Como un un hornero que busca las ramitas y con su pico teje su nido, como un artista que ultima sus pinceladas, como una unión con la tierra y el cielo a través del trabajo en equipo. Como todo el símbolo de lo que la humanidad está RE aprendiendo: el respeto al planeta, la simbiosis con él, el usar sus recursos y ayudar a regenerarlos, a vivir siendo uno con el entorno.

Abel escribió antes de mudarse: “Siento que mañana el paso es eterno, que es un peregrinaje constante de ir hacia nuestro hogar. Es un símbolo de construirse… a uno mismo… y a su propia casa. Esta casa es una casa familiar. La hicimos con mi compañera y siento que el proceso nos nutrió, nos enseñó el valor de hacer juntos, de reconocer el valor del otro, de lo que sostiene, de lo que acompaña.
Lo mas hermoso de este nido es que sus paredes, su techo, su piso hablan, se expresan con una fuerza que cuando estas dentro se siente. Esta la presencia de cada uno de los seres hermosos que dejaron su impronta, su huella, su placer en el dar-se. ¿Cómo no sentirme agradecido? Mi corazón retumba de felicidad al recordar esta bendición. GRACIAS ABSOLUTAS A CADA UNO QUE FORMA PARTE”.

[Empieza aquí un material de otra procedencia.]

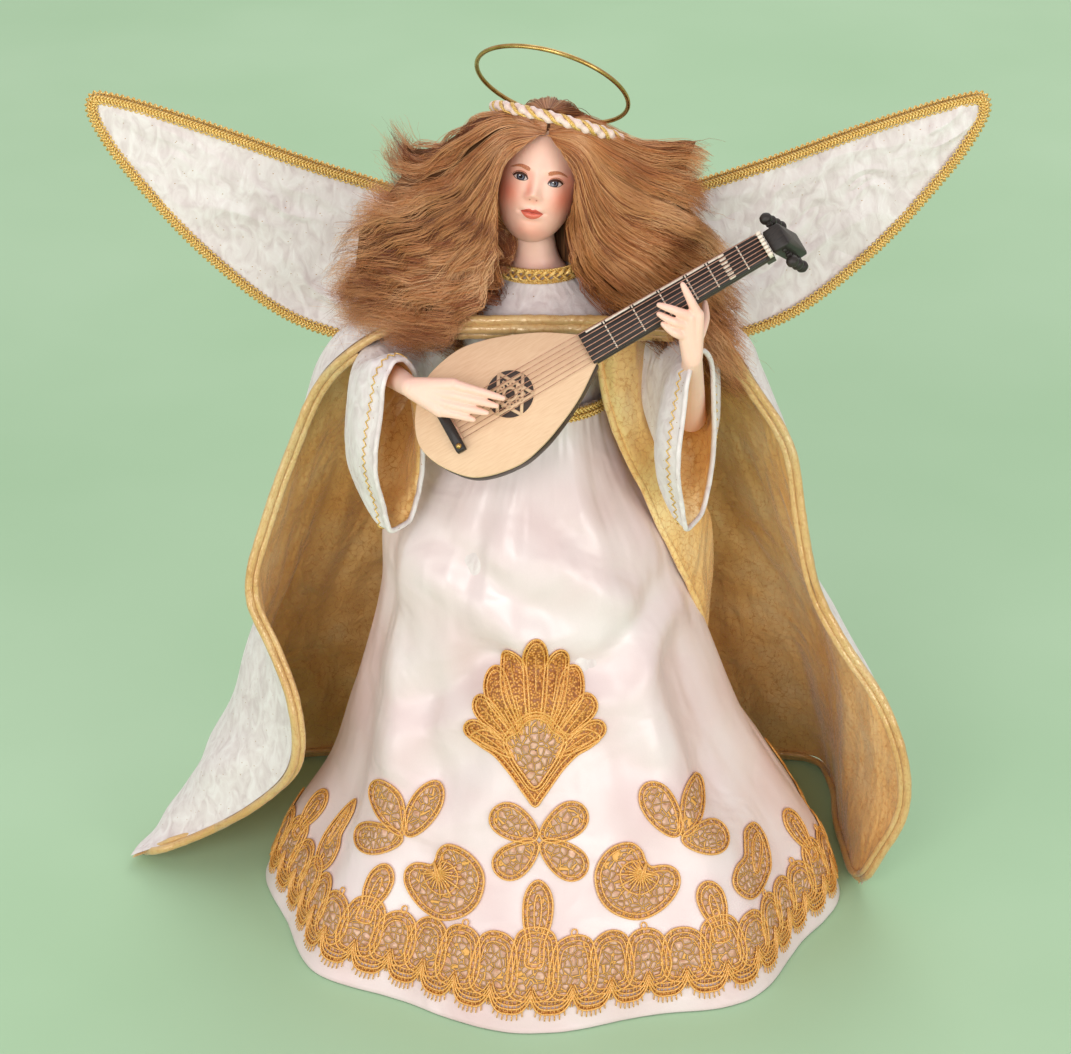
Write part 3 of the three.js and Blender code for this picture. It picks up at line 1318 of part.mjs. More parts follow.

El camino de Paula, Abel y Lua es un ejemplo como puede haber cientos. Ejemplo de un cambio que va prendiendo en cada vez más y más personas en todo el mundo. Capaz no todos quieran el campo agreste, cada uno encontrará su casa de barro donde mejor le siente. Incluso, dentro de su propio corazón. Lo importante es preguntarnos ¿es esta la vida que quiero realmente? y saber aceptar la respuesta que nuestro corazón dicte.